In the instant matter, it appears that the individual in question became a part-time OMRDD employee and continued his private practice during this time. He has now left the agency to devote more time to his private practice. He would like to retain (i) some of his agency clients whom he has now treated for a year; (ii) other patients whom he saw in his private practice before he commenced State service but who continued to see him as part of his official OMRDD duties; (iii) other clients who reside in OMRDD operated facilities but were seen by the psychiatrist in his outside private practice after he became a State employee and (iv) other clients who were not seen by the psychiatrist while he was employed by OMRDD, but are now potential patients of his private practice.

All of the clients in question reside in OMRDD operated facilities and, thus, the former employee would have to have contact with his former agency in matters of treatment, scheduling and billing. His contacts with his former agency would clearly be those that are intended to influence decisions and actions. (See Advisory Opinion No. 99-17.) The public could perceive that the former employee will receive preferential treatment from OMRDD on client placement and other issues. Furthermore, under the circumstances presented, the psychiatrist’s brief employment by the State, at the same time that he already had a private practice, could be perceived as an attempt to augment his private practice upon his separation from State service. Therefore, the employee in question may not continue to treat agency clients living in OMRDD operated facilities for two years after the date he left State service.

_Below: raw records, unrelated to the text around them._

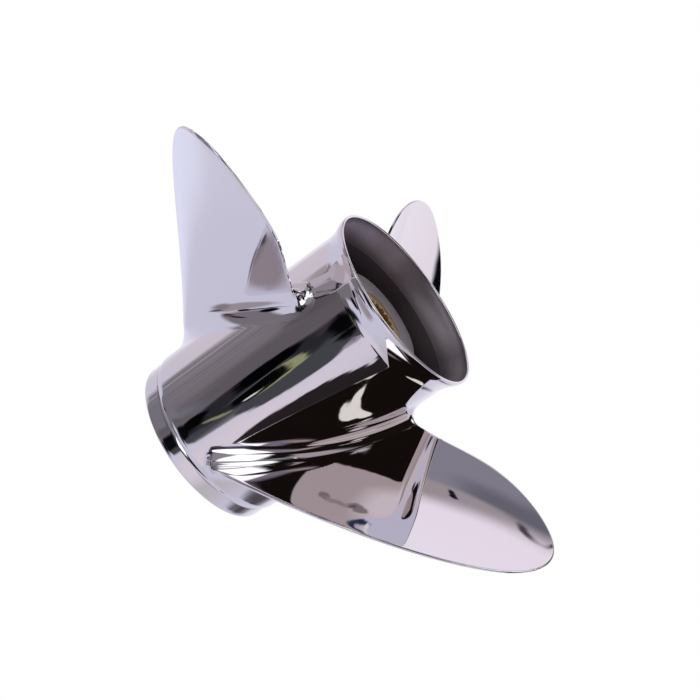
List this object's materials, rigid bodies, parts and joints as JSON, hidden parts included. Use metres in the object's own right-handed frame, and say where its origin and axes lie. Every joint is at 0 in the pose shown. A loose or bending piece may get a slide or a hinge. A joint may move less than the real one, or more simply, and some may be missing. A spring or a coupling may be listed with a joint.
{
  "type": "outboard motor propeller",
  "caption": "Right-hand skewed-blade outboard propeller with a flared through-hub exhaust barrel, ribbed inner hub, rubber bushing and splined brass sleeve.",
  "frame": {"origin": "on the shaft axis, in the plane of the hub's front end, on which the propeller stands", "axes": "+Z along the shaft, pointing aft, away from the gearcase; +Y through the root of the first blade"},
  "size_m": [0.3196, 0.3324, 0.1702],
  "materials": {
    "polished_stainless": "mirror-polished investment-cast stainless steel",
    "satin_cast_stainless": "blasted cast stainless steel, unpolished",
    "machined_brass": "turned and broached, dull",
    "bushing_rubber": "moulded matt black rubber"
  },
  "bodies": {
    "root": {"front_collar": "polished_stainless", "hub_barrel": "polished_stainless", "exhaust_flare": "polished_stainless", "blade_1": "polished_stainless", "blade_2": "polished_stainless", "blade_3": "polished_stainless", "inner_hub": "satin_cast_stainless", "rib_1": "satin_cast_stainless", "rib_2": "satin_cast_stainless", "rib_3": "satin_cast_stainless", "rubber_bushing": "bushing_rubber", "spline_sleeve": "machined_brass"}
  },
  "joints": []
}
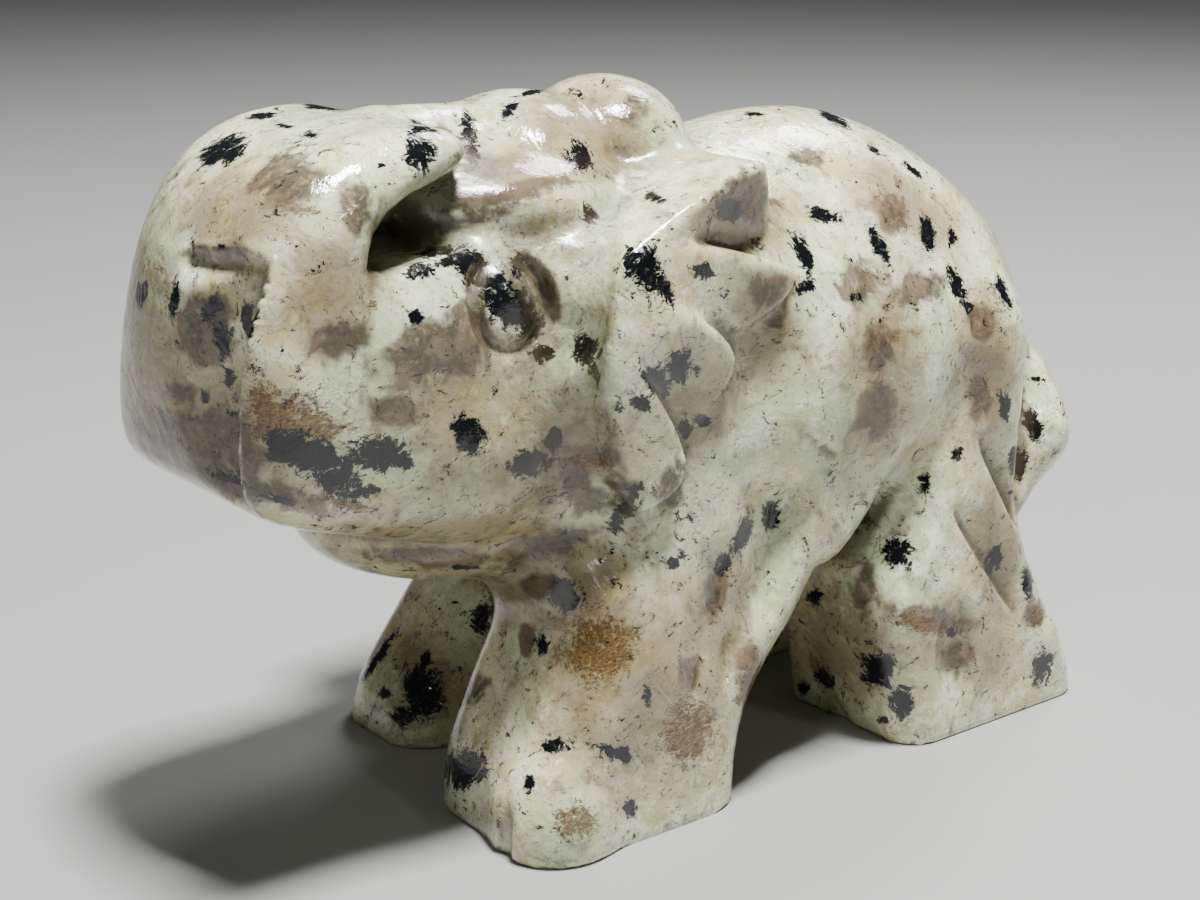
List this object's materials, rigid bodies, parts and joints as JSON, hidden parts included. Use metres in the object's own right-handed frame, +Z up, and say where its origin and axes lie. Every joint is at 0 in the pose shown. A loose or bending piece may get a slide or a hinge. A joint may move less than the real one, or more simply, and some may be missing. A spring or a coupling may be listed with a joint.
{
  "type": "carved stone elephant figurine",
  "caption": "Small elephant carved from one piece of polished speckled stone, trunk curled back over its head, standing on its feet as a shelf ornament.",
  "frame": {"origin": "middle of the bounding box, at the level of the soles", "axes": "+Z up, face towards -Y, left side towards +X"},
  "size_m": [0.0252, 0.0536, 0.0364],
  "materials": {
    "stone": "polished pale green-white stone with black, brown and rust marks"
  },
  "bodies": {
    "root": {"elephant": "stone"}
  },
  "joints": []
}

Notwithstanding the above, the Commission, under the facts presented, will not apply the two-year bar to clients that the former employee saw in his private practice prior to becoming a State employee. These clients were originally his cases; they were never exclusively part of OMRDD’s caseload. Rather, he brought the clients to the State for the short period of time that he was employed by OMRDD. Any concern the former employee used his State position to augment his private practice is de minimis as to these patients. Furthermore, the Commission is reluctant to interrupt the client-clinician relationship where it pre-existed the employee’s short affiliation with OMRDD.

The Legislature may wish to consider whether the result in this case is sound policy or whether an exception to the revolving door provision should be enacted where the continuity of care between the physician and a patient is implicated. As a Commission, however, we must apply the existing law as we read it.

CONCLUSION

The Commission concludes that the post-employment restrictions prohibit the former OMRDD employee from providing clinical services to agency clients residing in OMRDD operated facilities. However, under the circumstances presented, he may continue to treat clients whom he saw in his private practice prior to becoming an OMRDD employee.

This opinion, until and unless amended or revoked, is binding on the Commission in any subsequent proceeding concerning the person who requested it and who acted in good faith, unless material facts were omitted or misstated by the person in the request for opinion or related supporting documentation.

All concur:
Paul Shechtman, Chair
Robert J. Giuffra, Jr.
Carl H. Loewenson, Jr.
Lynn Millane
O. Peter Sherwood,
Members


Dated: February 6, 2003


Endnotes

1. According to OMRDD, three of the agency clients are individuals the psychiatrist served in his private practice before becoming an OMRDD employee.